■ **Information provided**
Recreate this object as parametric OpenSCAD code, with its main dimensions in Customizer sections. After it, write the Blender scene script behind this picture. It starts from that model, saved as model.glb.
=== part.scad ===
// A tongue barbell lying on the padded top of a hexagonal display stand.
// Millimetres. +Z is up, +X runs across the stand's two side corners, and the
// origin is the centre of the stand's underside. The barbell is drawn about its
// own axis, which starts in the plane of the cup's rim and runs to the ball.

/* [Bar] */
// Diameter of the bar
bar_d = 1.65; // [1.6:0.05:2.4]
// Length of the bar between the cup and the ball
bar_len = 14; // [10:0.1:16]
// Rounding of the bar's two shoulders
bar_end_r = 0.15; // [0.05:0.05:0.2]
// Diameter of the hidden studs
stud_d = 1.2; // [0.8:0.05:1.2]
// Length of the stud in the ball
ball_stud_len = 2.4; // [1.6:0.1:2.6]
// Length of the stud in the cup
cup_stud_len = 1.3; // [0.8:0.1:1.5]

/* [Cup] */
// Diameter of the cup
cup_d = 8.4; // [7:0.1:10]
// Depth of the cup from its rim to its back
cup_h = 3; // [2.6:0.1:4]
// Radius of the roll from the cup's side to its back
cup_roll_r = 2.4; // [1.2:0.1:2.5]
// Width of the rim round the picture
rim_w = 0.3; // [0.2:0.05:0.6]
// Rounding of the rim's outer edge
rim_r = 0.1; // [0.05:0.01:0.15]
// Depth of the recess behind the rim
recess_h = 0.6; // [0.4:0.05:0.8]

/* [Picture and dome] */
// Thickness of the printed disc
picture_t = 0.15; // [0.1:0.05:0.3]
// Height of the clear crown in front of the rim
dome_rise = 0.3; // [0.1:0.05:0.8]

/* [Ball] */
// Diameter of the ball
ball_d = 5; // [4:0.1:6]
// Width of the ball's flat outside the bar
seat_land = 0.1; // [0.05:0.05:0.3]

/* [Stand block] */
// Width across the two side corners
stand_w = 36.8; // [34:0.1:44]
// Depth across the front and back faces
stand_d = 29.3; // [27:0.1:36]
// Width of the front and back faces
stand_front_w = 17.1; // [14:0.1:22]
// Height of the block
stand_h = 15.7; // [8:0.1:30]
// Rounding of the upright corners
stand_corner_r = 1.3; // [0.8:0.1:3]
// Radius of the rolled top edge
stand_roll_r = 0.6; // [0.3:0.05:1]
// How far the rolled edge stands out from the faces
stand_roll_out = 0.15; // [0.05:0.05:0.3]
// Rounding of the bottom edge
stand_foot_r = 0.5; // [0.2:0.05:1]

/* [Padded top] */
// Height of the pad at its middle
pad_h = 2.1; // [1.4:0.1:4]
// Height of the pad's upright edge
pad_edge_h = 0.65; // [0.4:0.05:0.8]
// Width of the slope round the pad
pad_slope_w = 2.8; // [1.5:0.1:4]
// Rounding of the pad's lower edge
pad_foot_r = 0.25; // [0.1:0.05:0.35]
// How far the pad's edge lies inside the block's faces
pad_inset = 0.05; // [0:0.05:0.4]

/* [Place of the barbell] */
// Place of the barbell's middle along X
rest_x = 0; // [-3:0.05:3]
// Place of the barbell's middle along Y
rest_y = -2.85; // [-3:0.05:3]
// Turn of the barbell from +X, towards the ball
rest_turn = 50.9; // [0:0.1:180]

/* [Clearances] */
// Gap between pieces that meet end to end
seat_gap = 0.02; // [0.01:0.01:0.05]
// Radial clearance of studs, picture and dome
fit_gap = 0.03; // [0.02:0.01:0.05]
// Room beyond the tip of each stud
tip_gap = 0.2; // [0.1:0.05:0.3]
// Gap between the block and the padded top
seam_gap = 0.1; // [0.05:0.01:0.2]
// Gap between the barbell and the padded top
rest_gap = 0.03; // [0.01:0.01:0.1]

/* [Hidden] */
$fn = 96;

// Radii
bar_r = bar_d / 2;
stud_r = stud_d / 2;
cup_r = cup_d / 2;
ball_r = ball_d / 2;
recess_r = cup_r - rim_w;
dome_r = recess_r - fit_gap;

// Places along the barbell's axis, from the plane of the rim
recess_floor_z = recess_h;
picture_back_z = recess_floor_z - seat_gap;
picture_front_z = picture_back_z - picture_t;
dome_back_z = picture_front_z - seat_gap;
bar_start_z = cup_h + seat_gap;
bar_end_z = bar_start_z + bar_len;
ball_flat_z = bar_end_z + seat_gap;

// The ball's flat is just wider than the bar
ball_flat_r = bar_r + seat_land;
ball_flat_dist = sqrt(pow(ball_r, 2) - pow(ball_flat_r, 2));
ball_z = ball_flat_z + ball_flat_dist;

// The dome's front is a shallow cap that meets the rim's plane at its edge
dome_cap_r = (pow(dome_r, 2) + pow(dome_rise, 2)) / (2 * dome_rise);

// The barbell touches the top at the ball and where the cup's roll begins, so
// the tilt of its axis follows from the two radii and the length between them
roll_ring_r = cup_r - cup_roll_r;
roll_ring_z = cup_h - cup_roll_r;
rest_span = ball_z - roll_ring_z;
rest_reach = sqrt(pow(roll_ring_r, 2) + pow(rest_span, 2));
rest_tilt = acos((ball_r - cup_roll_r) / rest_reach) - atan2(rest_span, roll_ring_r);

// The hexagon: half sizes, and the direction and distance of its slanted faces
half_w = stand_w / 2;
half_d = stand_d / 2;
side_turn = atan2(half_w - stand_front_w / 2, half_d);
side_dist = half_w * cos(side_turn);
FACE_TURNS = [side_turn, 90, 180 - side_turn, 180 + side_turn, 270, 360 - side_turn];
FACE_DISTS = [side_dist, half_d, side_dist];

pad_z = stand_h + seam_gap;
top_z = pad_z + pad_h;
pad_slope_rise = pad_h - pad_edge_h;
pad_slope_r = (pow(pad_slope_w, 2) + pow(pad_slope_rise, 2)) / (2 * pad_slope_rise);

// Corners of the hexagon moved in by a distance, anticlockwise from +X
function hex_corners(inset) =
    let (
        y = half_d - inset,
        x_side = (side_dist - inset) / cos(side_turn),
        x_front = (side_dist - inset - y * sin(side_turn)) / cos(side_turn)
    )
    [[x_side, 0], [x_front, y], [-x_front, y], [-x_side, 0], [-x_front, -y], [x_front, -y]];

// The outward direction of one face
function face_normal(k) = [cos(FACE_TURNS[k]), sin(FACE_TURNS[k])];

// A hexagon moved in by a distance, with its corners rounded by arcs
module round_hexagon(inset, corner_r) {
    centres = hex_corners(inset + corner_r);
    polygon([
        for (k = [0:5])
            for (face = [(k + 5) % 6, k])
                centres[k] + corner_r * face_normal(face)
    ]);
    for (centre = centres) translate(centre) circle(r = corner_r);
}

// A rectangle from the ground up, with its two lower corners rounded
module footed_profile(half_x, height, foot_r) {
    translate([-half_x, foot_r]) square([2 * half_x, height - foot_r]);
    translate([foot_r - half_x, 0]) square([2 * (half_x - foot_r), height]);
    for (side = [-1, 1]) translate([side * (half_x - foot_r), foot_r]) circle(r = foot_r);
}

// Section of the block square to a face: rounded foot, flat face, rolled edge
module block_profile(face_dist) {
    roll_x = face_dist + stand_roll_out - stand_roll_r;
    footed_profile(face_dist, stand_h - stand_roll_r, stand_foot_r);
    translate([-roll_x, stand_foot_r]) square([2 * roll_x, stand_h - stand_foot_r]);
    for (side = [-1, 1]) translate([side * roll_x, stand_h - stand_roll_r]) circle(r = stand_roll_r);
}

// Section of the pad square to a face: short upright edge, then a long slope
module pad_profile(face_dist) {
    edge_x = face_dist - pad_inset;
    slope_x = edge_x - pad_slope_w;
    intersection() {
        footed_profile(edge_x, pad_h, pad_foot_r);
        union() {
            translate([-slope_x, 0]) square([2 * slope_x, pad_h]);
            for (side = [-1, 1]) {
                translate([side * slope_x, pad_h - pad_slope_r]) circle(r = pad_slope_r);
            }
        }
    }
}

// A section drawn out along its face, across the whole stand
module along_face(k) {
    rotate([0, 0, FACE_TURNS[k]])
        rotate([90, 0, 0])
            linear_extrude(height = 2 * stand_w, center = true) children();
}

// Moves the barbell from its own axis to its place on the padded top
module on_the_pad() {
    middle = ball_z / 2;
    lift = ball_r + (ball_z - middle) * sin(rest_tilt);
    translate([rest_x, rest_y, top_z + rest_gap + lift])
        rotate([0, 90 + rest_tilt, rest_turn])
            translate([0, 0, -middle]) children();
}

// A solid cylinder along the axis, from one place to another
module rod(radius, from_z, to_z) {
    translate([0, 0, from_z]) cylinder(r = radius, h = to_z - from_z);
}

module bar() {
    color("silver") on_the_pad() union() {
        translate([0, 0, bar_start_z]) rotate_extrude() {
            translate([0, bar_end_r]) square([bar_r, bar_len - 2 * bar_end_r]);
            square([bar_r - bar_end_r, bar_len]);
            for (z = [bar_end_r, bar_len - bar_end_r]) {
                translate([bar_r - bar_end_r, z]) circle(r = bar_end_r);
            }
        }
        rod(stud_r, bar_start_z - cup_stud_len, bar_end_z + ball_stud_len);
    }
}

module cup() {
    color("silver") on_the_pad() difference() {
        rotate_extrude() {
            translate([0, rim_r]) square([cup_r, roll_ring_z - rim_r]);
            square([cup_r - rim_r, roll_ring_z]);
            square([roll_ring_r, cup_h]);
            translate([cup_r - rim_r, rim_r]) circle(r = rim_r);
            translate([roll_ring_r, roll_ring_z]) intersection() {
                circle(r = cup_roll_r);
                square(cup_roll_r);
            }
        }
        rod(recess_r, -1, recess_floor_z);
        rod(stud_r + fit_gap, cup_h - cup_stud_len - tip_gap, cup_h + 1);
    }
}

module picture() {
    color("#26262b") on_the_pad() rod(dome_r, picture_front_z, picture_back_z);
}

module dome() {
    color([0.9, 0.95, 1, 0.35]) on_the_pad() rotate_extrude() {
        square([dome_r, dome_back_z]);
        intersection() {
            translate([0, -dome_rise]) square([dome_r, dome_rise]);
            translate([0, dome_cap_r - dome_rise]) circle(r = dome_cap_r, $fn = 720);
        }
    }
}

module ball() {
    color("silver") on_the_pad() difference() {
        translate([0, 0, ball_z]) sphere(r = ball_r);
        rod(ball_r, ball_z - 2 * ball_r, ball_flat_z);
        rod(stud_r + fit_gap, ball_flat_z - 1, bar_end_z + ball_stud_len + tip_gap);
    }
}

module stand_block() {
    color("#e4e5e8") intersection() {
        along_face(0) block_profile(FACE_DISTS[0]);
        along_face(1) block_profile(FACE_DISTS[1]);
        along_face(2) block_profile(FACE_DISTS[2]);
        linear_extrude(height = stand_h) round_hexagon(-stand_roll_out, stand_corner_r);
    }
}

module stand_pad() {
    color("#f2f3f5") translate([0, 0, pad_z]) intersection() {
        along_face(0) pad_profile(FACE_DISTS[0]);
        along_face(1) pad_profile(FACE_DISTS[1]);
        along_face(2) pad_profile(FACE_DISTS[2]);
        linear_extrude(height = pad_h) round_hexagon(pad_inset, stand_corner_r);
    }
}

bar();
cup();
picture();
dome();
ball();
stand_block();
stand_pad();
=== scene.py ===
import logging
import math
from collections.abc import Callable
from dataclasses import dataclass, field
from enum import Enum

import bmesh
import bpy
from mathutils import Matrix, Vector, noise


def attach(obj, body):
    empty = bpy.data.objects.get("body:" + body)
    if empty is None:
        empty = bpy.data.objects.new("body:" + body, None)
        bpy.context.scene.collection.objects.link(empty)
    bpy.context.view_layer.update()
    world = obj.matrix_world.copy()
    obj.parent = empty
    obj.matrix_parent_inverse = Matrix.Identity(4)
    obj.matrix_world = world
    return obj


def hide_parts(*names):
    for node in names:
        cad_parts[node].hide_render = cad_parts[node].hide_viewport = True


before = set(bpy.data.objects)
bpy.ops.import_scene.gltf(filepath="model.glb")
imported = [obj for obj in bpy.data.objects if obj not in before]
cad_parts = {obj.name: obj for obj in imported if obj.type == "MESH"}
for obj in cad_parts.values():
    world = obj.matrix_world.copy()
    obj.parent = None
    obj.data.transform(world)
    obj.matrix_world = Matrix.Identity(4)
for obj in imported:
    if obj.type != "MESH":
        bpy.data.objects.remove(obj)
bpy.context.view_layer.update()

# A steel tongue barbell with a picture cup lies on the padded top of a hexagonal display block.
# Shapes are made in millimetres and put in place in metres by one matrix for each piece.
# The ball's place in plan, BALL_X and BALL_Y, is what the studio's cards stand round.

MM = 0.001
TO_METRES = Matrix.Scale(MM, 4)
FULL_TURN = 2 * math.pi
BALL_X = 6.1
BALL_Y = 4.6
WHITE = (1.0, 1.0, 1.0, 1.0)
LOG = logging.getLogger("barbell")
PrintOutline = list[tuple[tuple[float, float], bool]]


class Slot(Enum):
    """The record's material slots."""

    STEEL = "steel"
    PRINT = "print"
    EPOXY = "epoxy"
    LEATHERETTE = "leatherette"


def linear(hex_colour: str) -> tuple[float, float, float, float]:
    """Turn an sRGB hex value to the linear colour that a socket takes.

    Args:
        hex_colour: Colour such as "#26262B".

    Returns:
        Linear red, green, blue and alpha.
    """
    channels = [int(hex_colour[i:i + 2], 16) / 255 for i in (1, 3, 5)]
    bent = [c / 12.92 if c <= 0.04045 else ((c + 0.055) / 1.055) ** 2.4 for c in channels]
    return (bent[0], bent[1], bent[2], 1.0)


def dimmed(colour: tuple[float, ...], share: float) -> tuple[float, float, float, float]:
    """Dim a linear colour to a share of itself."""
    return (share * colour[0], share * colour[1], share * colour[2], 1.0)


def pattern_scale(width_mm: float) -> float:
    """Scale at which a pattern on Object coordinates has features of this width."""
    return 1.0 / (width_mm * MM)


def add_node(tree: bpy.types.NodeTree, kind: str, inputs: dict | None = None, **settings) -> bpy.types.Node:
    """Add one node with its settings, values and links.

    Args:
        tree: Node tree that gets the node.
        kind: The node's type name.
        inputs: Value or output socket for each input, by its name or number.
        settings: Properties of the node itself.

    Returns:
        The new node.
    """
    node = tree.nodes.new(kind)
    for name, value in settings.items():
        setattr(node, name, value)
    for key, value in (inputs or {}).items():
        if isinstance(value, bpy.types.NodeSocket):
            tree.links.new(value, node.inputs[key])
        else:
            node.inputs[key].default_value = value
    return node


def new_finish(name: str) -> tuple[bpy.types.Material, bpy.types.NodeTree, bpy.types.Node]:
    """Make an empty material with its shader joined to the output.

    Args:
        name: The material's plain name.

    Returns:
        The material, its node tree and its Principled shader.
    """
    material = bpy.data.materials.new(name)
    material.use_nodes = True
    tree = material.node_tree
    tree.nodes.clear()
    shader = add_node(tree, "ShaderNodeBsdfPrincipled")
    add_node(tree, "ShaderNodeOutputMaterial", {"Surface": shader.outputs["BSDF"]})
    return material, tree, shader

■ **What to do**
Go back over the listing above and copy exactly the lines that begin at the line with "along_face(0) pad_profile(FACE_DISTS[0]);" and stop after the line with "obj.matrix_world = Matrix.Identity(4)"; leave out every other line.

■ **Response**
        along_face(0) pad_profile(FACE_DISTS[0]);
        along_face(1) pad_profile(FACE_DISTS[1]);
        along_face(2) pad_profile(FACE_DISTS[2]);
        linear_extrude(height = pad_h) round_hexagon(pad_inset, stand_corner_r);
    }
}

bar();
cup();
picture();
dome();
ball();
stand_block();
stand_pad();
=== scene.py ===
import logging
import math
from collections.abc import Callable
from dataclasses import dataclass, field
from enum import Enum

import bmesh
import bpy
from mathutils import Matrix, Vector, noise


def attach(obj, body):
    empty = bpy.data.objects.get("body:" + body)
    if empty is None:
        empty = bpy.data.objects.new("body:" + body, None)
        bpy.context.scene.collection.objects.link(empty)
    bpy.context.view_layer.update()
    world = obj.matrix_world.copy()
    obj.parent = empty
    obj.matrix_parent_inverse = Matrix.Identity(4)
    obj.matrix_world = world
    return obj


def hide_parts(*names):
    for node in names:
        cad_parts[node].hide_render = cad_parts[node].hide_viewport = True


before = set(bpy.data.objects)
bpy.ops.import_scene.gltf(filepath="model.glb")
imported = [obj for obj in bpy.data.objects if obj not in before]
cad_parts = {obj.name: obj for obj in imported if obj.type == "MESH"}
for obj in cad_parts.values():
    world = obj.matrix_world.copy()
    obj.parent = None
    obj.data.transform(world)
    obj.matrix_world = Matrix.Identity(4)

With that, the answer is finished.